Sort CSV with uneven columns

Question

Post reply

Sort CSV with uneven columns

ohack

SSCrazy

Points: 2043
More actions
June 23, 2010 at 2:55 am

#140875

I have an unusual requirement and am hoping somebody here can suggest something to take the pain out of it - please bear with the painful explanation.
I've been asked to supply a CSV file to represent hierachical data - please don't point out the folly of this as it's only too obvious to me that we should be using XML, but anyway....
To work around being able to express a hierarchy in CSV we have a "record types" flag - A, B or C. A is for the customer, B and C are items of clothing the customer bought where C is footwear and B is anything else. An A record has three fields - record type, customer id, name. B and C records have 5 fields - record type, customer id, clothing type, colour, price. Currently I have a SSIS package which outputs the record types seperately - all the A records, then B then C, so that if I concatenate the results I get e.g:
A, 1, Tom
A, 2, Bill
B, 1, Shirt, Blue, 19.99
B, 1, Jeans, Grey, 24.99
B, 2, Hat, Black, 9.99
C, 2, Socks, Grey, 3.99
But the format requested is that all of the same customers records are sorted together so that the CSV output should be:
A, 1, Tom
B, 1, Shirt, Blue, 19.99
B, 1, Jeans, Grey, 24.99
A, 2, Bill
B, 2, Hat, Black, 9.99
C, 2, Socks, Grey, 3.99
I'm looking for ideas on the simplest way of doing this, bearing in mind that this is very simplified example data and that really I'm dealing with thousands of records. Any help or suggestions greatly appreciated.

Viewing 8 posts - 1 through 7 (of 7 total)

You must be logged in to reply to this topic. Login to reply

spaghettidba SSC Guru Points: 105732 More actions · Answer 1

Simply foolish choice.

Anyway, you could pre-process the files splitting them into three files depending on the A/B/C flag.

-- Gianluca Sartori

steveb. SSC-Forever Points: 46733 More actions · Answer 2

I would opt for using 3 files as suggested, but if this not possible then you could put the results of your current package into a single staging table and then select fromt that ordering by CustomerId, Flag

What is the purpose of this file? i can not really see this format being useful for any data processing systems..

ohack SSCrazy Points: 2043 More actions · Answer 3

Crazy as it seems apparently this is the format the destination system wants. Let me explain further - at the moment I already have the three files produced by my package, each the result of a separate query. The last step of my package is to literally concatenate the three, but this obviously produces a file ordered according to record type whereas the request is to have records grouped by customer.

I already thought of using a staging table and maybe there is no better way - of course this nearly doubles the processing time which is also a factor.

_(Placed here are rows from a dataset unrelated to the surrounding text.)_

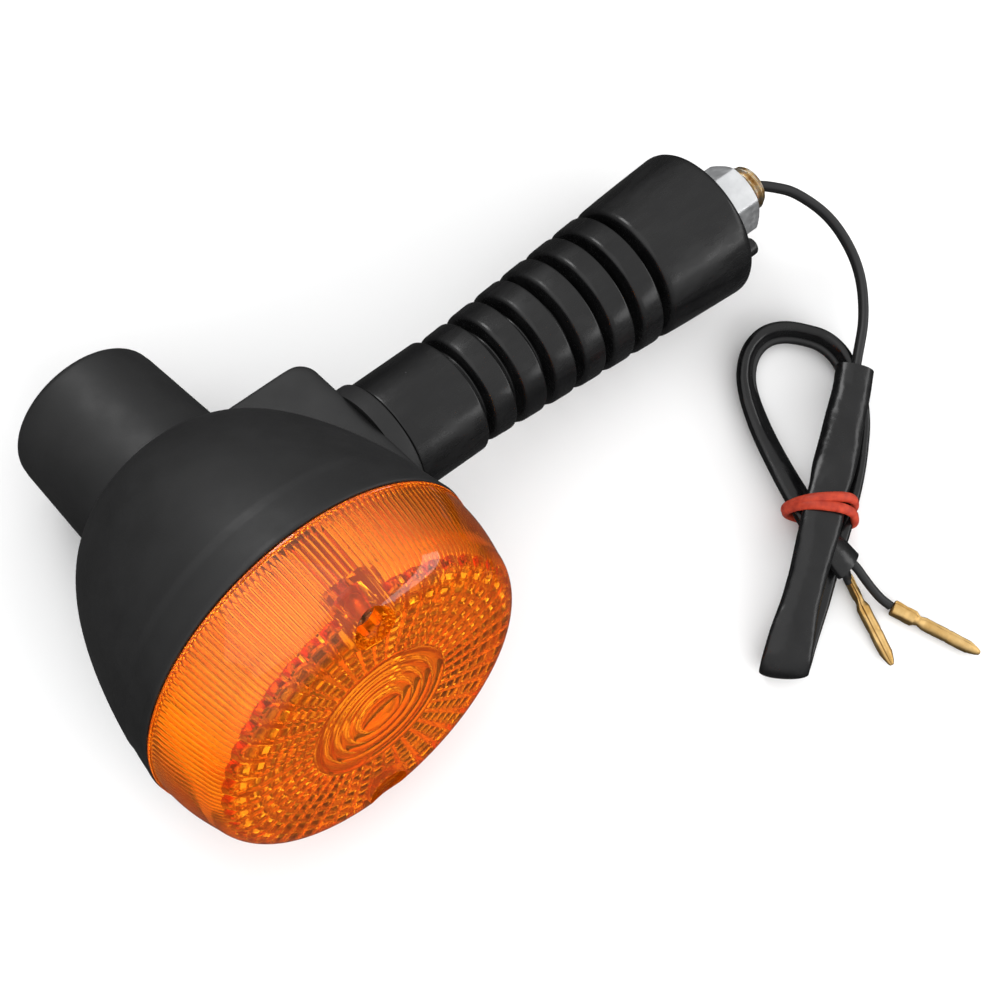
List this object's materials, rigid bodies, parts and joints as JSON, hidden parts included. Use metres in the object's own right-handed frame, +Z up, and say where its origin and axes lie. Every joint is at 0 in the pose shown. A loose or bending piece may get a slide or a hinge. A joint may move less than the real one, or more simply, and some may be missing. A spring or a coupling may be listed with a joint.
{
  "type": "turn signal indicator",
  "caption": "Round amber turn signal on a ribbed flexible rubber stem with a hollow threaded mounting stud and a banded pair of leads.",
  "frame": {"origin": "middle of the bounding box of the lamp without its free leads, on the surface that the lamp lies on", "axes": "+X runs from the lamp head along the stem towards the mounting stud, seen from above; +Z is up from the surface; the lens faces -Y and tilts up"},
  "size_m": [0.1848, 0.1498, 0.0744],
  "materials": {
    "housing_plastic": "fine matte moulded texture",
    "stem_rubber": "smooth satin black, faint handling marks",
    "amber_plastic": "clear amber, polished outside, prisms inside",
    "zinc_steel": "bright zinc plating",
    "yellow_zinc_steel": "yellow passivated zinc plating",
    "brass": "rolled and crimped brass, lightly tarnished",
    "spring_steel": "drawn wire",
    "reflector_chrome": "vacuum metallised",
    "bulb_clear_glass": "clear",
    "tungsten": "drawn wire",
    "solder": "dull tin solder",
    "fibre": "pressed fibre board",
    "black_glass": "black fused glass",
    "seal_rubber": "soft matte foam rubber",
    "lead_vinyl": "semi-gloss extruded insulation",
    "sleeve_vinyl": "soft glossy flattened sleeve",
    "band_rubber": "matte natural rubber, red"
  },
  "bodies": {
    "mount": {"mount_stud": "yellow_zinc_steel", "stem_mount_end": "stem_rubber", "stem_outer_ribs": "stem_rubber", "lead_live": "lead_vinyl", "lead_earth": "lead_vinyl", "lead_sleeve": "sleeve_vinyl", "lead_live_tail": "lead_vinyl", "lead_earth_tail": "lead_vinyl", "bullet_live": "brass", "bullet_earth": "brass", "rubber_band": "band_rubber"},
    "stem_middle": {"stem_middle": "stem_rubber", "stem_inner_ribs": "stem_rubber"},
    "head": {"housing": "housing_plastic", "lens_seal": "seal_rubber", "reflector": "reflector_chrome", "socket_shell": "brass", "inner_lead_live": "lead_vinyl", "inner_lead_earth": "lead_vinyl", "contact_spring": "spring_steel", "head_stud": "zinc_steel", "head_nut": "zinc_steel", "head_washer": "zinc_steel", "stem_head_end": "stem_rubber"},
    "lens": {"lens": "amber_plastic"},
    "screw_top": {"lens_screw_top": "zinc_steel"},
    "screw_bottom": {"lens_screw_bottom": "zinc_steel"},
    "plunger": {"contact_disc": "fibre", "contact_rivet": "brass"},
    "bulb": {"bulb_glass": "bulb_clear_glass", "bulb_filament": "tungsten", "bulb_base": "brass", "bulb_insulator": "black_glass", "bulb_contact": "solder"},
    "washer": {"spring_washer": "zinc_steel"},
    "nut": {"mount_nut": "zinc_steel"}
  },
  "joints": [
    {"name": "stem_bend_fore_aft", "type": "hinge", "parent": "mount", "child": "stem_middle", "pos_m": [0.04103, 0.0031, 0.01914], "axis": [-0.0992, -0.334, -0.9373], "range_deg": [-25, 25], "stiffness_Nm_per_rad": 20, "deforming": ["stem_outer_ribs"]},
    {"name": "stem_bend_up_down", "type": "hinge", "parent": "stem_middle", "child": "head", "pos_m": [0.01199, 0.0031, 0.02221], "axis": [-0.0351, 0.9426, -0.3322], "range_deg": [-25, 25], "stiffness_Nm_per_rad": 20, "deforming": ["stem_inner_ribs"]},
    {"name": "lens_off", "type": "slide", "parent": "head", "child": "lens", "axis": [0.0351, -0.9426, 0.3322], "range_m": [0, 0.045]},
    {"name": "lens_screw_top_out", "type": "slide", "parent": "lens", "child": "screw_top", "axis": [0.0351, -0.9426, 0.3322], "range_m": [0, 0.012]},
    {"name": "lens_screw_bottom_out", "type": "slide", "parent": "lens", "child": "screw_bottom", "axis": [0.0351, -0.9426, 0.3322], "range_m": [0, 0.012]},
    {"name": "bulb_push", "type": "slide", "parent": "head", "child": "plunger", "axis": [-0.0351, 0.9426, -0.3322], "range_m": [0, 0.002], "stiffness_N_per_m": 1500, "springref_m": -0.003, "deforming": ["contact_spring", "inner_lead_live"]},
    {"name": "bulb_twist", "type": "hinge", "parent": "plunger", "child": "bulb", "pos_m": [-0.05101, 0.01253, 0.02552], "axis": [-0.0351, 0.9426, -0.3322], "range_deg": [0, 18]},
    {"name": "nut_turn", "type": "hinge", "parent": "washer", "child": "nut", "pos_m": [0.07762, 0.0031, 0.01527], "axis": [0.9944, 0, -0.1052], "range_deg": [0, 1300]},
    {"name": "washer_slide", "type": "slide", "parent": "mount", "child": "washer", "axis": [0.9944, 0, -0.1052], "range_m": [0, 0.0045]}
  ],
  "couplings": [
    {"joint": "nut_turn", "follows": "washer_slide", "rad_per_m": 5026.5}
  ]
}
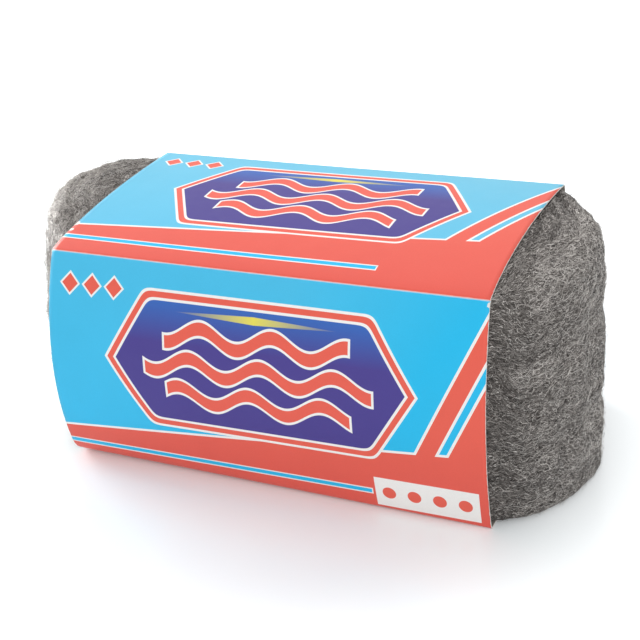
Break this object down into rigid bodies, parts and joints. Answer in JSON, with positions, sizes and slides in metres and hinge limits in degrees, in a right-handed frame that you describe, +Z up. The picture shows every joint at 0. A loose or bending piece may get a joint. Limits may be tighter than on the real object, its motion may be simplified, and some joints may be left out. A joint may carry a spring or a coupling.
{
  "type": "steel wool pad roll in a card sleeve",
  "caption": "Loaf-shaped roll of fine steel wool held shut by a folded, printed card sleeve; the rounded ends stand out of the sleeve.",
  "frame": {"origin": "on the ground plane, under the middle of the object's box", "axes": "+X along the roll and the sleeve, +Y to the back, +Z up; the front panel faces -Y"},
  "size_m": [0.237, 0.1134, 0.0987],
  "materials": {
    "steel_wool": "very fine matted steel fibres that run round the roll, dark grey with small bright glints",
    "printed_card": "coated card printed in sky blue, coral red, white and indigo, soft gloss, pale cut edges"
  },
  "bodies": {
    "root": {"steel_wool_roll": "steel_wool", "card_sleeve": "printed_card"}
  },
  "joints": []
}
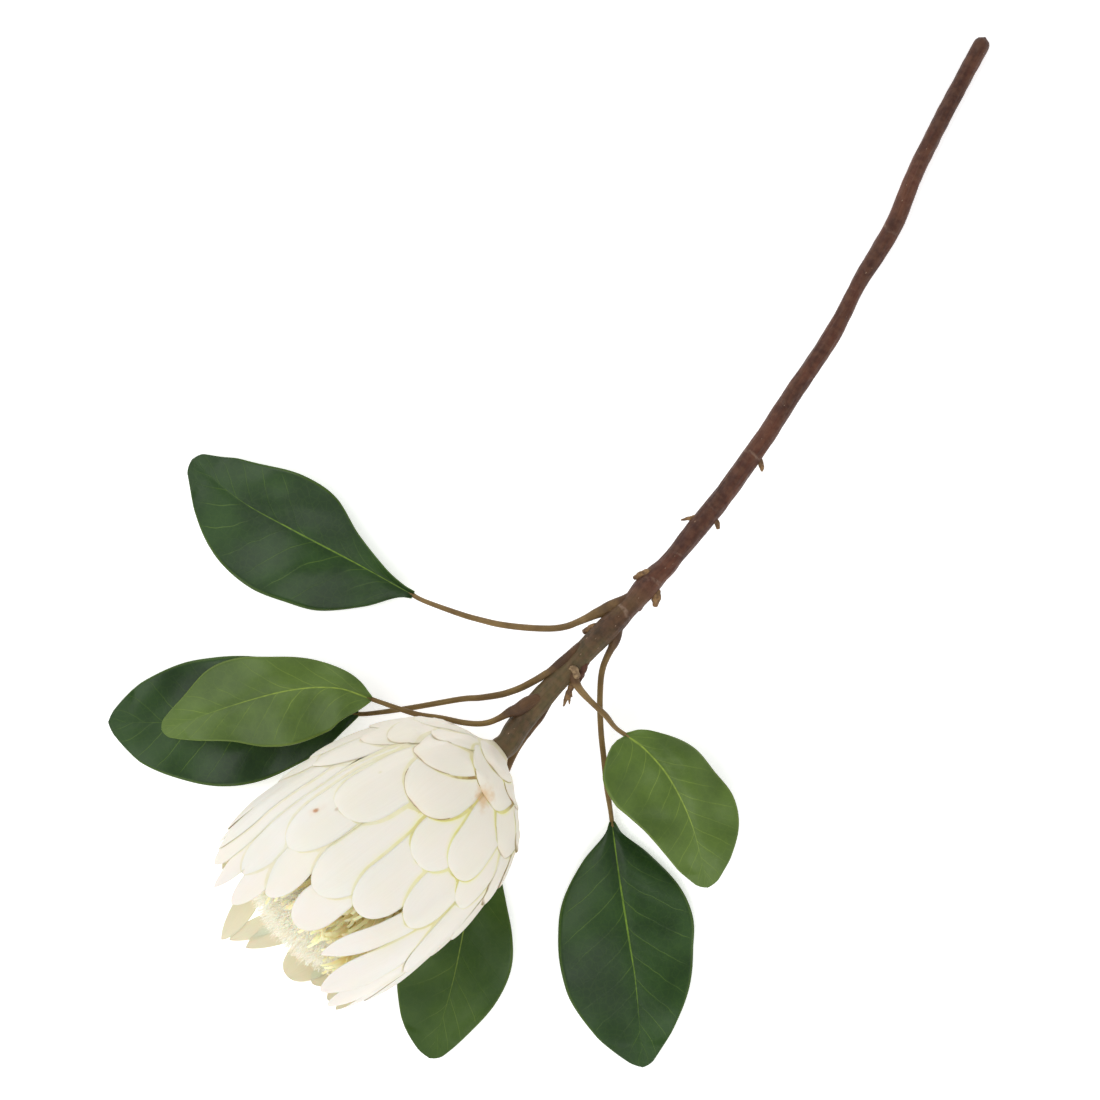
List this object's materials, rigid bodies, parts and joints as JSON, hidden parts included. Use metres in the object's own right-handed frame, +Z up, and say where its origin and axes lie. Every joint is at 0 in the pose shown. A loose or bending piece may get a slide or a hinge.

I was just hoping somebody out there might have some inspiring new angle.

steveb. SSC-Forever Points: 46733 More actions · Answer 4

You might find that using a staging table actually improves the performance of the package since SQL server is more efficent at joining/concatenating large sets of data

WayneS SSC Guru Points: 95460 More actions · Answer 5

Taking the idea of a staging table to the next level, how does this work out for you?

declare @test-2 table (data varchar(100), cust_id int null)

insert into @test-2 (data)

select 'A, 1, Tom' UNION ALL

SELECT 'A, 2, Bill' UNION ALL

SELECT 'B, 1, Shirt, Blue, 19.99' UNION ALL

SELECT 'B, 1, Jeans, Grey, 24.99' UNION ALL

SELECT 'B, 2, Hat, Black, 9.99' UNION ALL

SELECT 'C, 2, Socks, Grey, 3.99'

;with CTE as

(

select cust_id, data, pos = CHARINDEX(' ', data)

from @test-2

)

update cte

set cust_id = SUBSTRING(data, pos+1, charindex(',', data, pos+1) - pos -1)

select data

from @test-2

order by cust_id, data

Wayne
Microsoft Certified Master: SQL Server 2008
Author - SQL Server T-SQL Recipes

If you can't explain to another person how the code that you're copying from the internet works, then DON'T USE IT on a production system! After all, you will be the one supporting it!

Links:
For better assistance in answering your questions
Performance Problems
Common date/time routines
Understanding and Using APPLY Part 1 & Part 2

ohack SSCrazy Points: 2043 More actions · Answer 6

Thanks everyone and WayneS in particular for reminding me of that possibility - I may well base my solution around that idea.

Ross McMicken SSCarpal Tunnel Points: 4438 More actions · Answer 7

I've seen this sort of format before. It seems to be common for transferring data to mainframe and midrange based systems that may not use a RDBMS. I've seen this in interfaces to SAP as well, where the record type field is crucial to proper processing.